Your task:
Give back, unchanged, the line with "corner_ground_cloth();", the line with "zip(*points))), Vector(map(max, zip(*points)))", and every line between them, and no other line.

Collected material:
──────────────────────────────
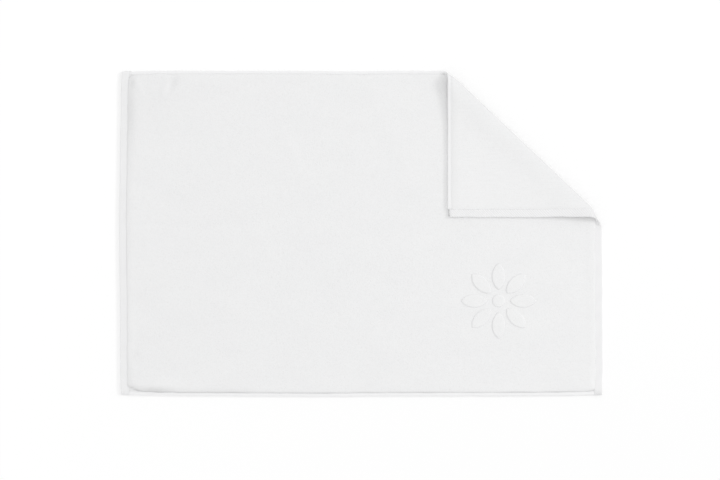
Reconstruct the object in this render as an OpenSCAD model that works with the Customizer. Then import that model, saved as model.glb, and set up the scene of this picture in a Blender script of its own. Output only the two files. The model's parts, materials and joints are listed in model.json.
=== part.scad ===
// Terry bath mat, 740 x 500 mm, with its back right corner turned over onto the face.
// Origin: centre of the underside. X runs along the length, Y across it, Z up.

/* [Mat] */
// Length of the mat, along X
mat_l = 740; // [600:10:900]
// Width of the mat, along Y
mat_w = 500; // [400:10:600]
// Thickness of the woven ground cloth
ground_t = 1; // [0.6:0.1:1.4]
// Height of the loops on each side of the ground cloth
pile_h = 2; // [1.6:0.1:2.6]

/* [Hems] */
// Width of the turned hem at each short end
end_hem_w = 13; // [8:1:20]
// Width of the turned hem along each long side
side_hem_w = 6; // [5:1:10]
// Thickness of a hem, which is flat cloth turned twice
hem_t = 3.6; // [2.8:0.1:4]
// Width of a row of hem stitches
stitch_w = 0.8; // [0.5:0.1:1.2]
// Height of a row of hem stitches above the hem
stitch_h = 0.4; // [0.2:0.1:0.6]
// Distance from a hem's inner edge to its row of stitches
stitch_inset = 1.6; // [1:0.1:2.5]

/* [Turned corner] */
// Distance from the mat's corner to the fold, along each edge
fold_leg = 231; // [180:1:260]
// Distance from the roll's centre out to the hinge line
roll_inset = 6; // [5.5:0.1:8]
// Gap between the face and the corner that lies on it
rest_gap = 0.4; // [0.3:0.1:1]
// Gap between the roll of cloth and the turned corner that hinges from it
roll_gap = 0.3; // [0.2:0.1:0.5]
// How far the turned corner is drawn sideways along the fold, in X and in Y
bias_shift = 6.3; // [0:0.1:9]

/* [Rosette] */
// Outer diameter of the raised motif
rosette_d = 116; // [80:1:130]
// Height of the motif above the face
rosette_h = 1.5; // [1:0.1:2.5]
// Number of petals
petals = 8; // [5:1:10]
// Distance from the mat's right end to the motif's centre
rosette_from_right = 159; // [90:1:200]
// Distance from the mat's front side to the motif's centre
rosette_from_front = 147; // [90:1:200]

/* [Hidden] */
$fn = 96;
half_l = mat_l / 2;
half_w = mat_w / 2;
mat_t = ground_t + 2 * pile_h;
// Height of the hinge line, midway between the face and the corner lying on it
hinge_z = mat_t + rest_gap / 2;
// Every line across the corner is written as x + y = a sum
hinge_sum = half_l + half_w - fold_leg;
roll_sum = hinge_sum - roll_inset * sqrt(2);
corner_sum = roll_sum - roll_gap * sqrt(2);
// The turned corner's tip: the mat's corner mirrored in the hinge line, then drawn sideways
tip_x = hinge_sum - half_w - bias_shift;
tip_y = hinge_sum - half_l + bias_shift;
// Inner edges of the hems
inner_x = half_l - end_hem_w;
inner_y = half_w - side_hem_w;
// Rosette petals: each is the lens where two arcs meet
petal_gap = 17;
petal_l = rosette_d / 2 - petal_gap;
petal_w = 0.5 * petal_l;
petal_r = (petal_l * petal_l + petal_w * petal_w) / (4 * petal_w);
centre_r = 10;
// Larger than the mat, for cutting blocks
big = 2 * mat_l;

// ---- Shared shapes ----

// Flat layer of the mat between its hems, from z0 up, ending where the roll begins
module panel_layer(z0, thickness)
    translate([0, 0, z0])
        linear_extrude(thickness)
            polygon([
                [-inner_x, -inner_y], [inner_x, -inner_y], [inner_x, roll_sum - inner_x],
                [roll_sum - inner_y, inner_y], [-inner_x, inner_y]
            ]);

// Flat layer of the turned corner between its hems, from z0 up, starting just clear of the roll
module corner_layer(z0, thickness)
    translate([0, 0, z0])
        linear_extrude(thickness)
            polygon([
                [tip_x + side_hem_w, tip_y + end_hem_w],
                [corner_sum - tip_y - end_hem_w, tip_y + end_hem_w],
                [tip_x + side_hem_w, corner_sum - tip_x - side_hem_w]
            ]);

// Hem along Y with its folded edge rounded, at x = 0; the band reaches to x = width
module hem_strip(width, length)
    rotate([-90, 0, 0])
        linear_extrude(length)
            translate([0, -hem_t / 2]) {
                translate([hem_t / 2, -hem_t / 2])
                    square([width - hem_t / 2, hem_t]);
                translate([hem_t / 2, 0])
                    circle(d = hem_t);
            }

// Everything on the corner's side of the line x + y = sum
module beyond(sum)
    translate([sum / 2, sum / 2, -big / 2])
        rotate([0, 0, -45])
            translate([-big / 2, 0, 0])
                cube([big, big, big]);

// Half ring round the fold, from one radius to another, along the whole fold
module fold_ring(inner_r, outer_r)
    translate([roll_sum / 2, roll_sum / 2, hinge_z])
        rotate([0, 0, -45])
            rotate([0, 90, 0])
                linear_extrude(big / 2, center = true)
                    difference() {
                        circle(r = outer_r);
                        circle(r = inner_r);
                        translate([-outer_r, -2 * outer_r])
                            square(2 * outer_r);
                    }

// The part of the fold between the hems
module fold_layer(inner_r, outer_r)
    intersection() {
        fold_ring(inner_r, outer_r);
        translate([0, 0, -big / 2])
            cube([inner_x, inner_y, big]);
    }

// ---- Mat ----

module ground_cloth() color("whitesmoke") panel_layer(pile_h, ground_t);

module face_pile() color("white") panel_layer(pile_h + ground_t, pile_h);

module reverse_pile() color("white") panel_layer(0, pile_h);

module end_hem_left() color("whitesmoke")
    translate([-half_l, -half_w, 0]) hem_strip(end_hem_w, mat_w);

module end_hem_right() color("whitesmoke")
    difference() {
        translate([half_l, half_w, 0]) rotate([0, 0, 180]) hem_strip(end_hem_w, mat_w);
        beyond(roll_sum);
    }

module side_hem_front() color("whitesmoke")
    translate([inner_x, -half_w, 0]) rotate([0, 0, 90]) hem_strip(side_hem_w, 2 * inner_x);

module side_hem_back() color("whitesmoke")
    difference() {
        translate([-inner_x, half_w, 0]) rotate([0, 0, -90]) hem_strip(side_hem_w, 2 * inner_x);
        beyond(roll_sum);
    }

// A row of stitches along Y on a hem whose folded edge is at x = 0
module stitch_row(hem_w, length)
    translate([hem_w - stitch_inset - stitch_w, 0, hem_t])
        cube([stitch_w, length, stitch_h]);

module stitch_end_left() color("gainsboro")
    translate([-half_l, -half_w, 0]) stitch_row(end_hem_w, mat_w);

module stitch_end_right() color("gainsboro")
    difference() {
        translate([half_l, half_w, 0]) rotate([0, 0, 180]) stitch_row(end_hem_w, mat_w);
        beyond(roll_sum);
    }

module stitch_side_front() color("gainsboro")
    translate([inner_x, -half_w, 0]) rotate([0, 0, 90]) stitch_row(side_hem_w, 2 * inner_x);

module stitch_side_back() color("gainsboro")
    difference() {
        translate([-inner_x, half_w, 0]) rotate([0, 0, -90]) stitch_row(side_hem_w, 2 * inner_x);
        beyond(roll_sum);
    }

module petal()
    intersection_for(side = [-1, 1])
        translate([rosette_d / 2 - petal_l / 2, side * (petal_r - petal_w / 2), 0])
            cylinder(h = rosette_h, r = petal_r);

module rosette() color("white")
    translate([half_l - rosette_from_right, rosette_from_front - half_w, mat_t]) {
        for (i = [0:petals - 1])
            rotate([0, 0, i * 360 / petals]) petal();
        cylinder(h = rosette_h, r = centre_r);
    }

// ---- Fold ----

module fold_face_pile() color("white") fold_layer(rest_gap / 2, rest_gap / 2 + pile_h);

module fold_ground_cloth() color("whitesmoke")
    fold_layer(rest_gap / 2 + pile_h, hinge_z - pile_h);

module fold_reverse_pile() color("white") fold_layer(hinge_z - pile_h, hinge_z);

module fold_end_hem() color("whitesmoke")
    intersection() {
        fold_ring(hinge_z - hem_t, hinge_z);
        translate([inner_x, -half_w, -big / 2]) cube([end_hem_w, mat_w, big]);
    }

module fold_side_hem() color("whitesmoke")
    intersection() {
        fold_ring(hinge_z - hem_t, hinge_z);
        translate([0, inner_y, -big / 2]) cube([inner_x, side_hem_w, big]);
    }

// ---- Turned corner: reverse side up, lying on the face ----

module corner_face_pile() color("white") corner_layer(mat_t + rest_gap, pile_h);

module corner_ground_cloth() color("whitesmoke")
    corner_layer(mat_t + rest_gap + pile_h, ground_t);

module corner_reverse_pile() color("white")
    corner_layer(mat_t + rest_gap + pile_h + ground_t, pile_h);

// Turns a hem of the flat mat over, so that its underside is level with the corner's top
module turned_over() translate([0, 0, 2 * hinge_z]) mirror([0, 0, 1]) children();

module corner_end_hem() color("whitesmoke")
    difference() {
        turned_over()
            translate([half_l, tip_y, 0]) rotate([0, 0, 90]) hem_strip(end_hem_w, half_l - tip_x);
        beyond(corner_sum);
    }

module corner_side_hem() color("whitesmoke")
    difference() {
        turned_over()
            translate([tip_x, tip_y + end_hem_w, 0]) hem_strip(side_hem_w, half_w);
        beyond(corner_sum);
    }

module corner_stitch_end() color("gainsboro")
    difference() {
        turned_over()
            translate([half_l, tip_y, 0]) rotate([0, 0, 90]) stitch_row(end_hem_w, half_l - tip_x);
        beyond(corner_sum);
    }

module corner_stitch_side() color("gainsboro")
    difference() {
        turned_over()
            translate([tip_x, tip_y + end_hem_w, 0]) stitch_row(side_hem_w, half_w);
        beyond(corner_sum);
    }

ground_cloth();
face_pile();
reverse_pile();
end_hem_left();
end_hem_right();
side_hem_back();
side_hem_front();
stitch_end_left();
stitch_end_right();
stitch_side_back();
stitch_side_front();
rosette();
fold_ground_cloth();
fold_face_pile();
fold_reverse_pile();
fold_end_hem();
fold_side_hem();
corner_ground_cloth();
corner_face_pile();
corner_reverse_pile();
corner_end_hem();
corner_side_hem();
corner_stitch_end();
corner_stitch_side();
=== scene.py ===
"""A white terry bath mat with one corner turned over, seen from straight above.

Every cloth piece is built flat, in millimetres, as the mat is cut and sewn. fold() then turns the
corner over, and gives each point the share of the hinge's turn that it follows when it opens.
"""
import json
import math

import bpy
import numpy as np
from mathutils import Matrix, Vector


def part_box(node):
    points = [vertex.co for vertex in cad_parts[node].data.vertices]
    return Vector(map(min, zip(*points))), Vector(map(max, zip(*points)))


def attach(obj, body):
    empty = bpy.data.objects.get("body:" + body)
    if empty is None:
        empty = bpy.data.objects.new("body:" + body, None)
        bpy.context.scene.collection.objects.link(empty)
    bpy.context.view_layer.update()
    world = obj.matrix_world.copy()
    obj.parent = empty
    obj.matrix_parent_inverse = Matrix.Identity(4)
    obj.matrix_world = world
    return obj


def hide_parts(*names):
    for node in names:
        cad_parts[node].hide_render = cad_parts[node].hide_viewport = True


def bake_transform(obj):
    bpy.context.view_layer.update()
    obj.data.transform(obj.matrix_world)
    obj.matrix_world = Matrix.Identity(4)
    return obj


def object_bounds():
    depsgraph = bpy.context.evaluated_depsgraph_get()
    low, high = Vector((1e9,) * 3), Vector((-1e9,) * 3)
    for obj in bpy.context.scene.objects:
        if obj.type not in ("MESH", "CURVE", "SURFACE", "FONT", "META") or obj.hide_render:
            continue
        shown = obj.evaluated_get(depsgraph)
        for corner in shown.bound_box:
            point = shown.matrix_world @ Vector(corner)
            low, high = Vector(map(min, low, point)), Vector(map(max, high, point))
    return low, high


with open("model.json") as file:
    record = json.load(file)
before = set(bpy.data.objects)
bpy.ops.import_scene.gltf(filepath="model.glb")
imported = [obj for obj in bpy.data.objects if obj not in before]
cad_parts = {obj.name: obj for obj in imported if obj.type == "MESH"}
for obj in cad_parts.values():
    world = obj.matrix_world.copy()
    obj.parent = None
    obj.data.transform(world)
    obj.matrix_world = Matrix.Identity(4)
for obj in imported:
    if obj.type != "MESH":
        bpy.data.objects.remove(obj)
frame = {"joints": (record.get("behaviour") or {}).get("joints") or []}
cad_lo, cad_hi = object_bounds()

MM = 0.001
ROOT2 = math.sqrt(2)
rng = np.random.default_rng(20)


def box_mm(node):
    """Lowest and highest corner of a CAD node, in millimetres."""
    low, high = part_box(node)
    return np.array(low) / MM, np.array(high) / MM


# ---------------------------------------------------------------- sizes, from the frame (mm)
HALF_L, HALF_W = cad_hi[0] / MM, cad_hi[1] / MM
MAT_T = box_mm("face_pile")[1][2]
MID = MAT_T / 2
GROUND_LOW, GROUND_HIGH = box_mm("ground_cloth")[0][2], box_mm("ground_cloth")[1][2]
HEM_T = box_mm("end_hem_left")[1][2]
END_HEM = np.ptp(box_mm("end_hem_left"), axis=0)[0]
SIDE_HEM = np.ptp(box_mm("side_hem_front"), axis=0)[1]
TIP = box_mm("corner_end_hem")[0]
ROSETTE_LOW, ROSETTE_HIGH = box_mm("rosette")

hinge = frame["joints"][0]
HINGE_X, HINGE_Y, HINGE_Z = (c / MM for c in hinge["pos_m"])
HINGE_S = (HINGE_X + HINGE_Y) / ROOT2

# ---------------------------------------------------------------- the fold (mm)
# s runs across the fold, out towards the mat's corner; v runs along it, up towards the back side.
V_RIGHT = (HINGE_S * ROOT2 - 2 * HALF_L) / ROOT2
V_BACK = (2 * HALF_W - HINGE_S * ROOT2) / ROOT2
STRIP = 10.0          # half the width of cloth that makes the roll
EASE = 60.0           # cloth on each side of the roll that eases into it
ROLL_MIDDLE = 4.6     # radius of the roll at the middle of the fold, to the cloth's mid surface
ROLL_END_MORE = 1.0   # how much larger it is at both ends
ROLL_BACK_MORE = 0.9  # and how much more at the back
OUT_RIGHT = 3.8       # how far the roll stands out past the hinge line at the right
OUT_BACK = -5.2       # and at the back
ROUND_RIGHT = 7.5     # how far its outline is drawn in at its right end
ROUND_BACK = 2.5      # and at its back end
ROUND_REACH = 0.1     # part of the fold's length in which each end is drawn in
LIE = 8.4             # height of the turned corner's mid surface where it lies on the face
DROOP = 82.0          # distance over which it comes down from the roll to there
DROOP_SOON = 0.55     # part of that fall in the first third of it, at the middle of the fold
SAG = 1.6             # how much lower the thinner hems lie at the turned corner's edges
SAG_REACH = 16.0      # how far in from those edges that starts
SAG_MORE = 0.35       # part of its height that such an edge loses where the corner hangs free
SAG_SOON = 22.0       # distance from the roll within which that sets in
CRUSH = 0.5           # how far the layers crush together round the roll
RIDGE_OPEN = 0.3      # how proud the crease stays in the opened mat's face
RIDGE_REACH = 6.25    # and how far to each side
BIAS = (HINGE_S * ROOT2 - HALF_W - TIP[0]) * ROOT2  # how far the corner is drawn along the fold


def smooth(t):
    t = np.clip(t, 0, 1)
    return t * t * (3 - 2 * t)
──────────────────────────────
Problem solution:
corner_ground_cloth();
corner_face_pile();
corner_reverse_pile();
corner_end_hem();
corner_side_hem();
corner_stitch_end();
corner_stitch_side();
=== scene.py ===
"""A white terry bath mat with one corner turned over, seen from straight above.

Every cloth piece is built flat, in millimetres, as the mat is cut and sewn. fold() then turns the
corner over, and gives each point the share of the hinge's turn that it follows when it opens.
"""
import json
import math

import bpy
import numpy as np
from mathutils import Matrix, Vector


def part_box(node):
    points = [vertex.co for vertex in cad_parts[node].data.vertices]
    return Vector(map(min, zip(*points))), Vector(map(max, zip(*points)))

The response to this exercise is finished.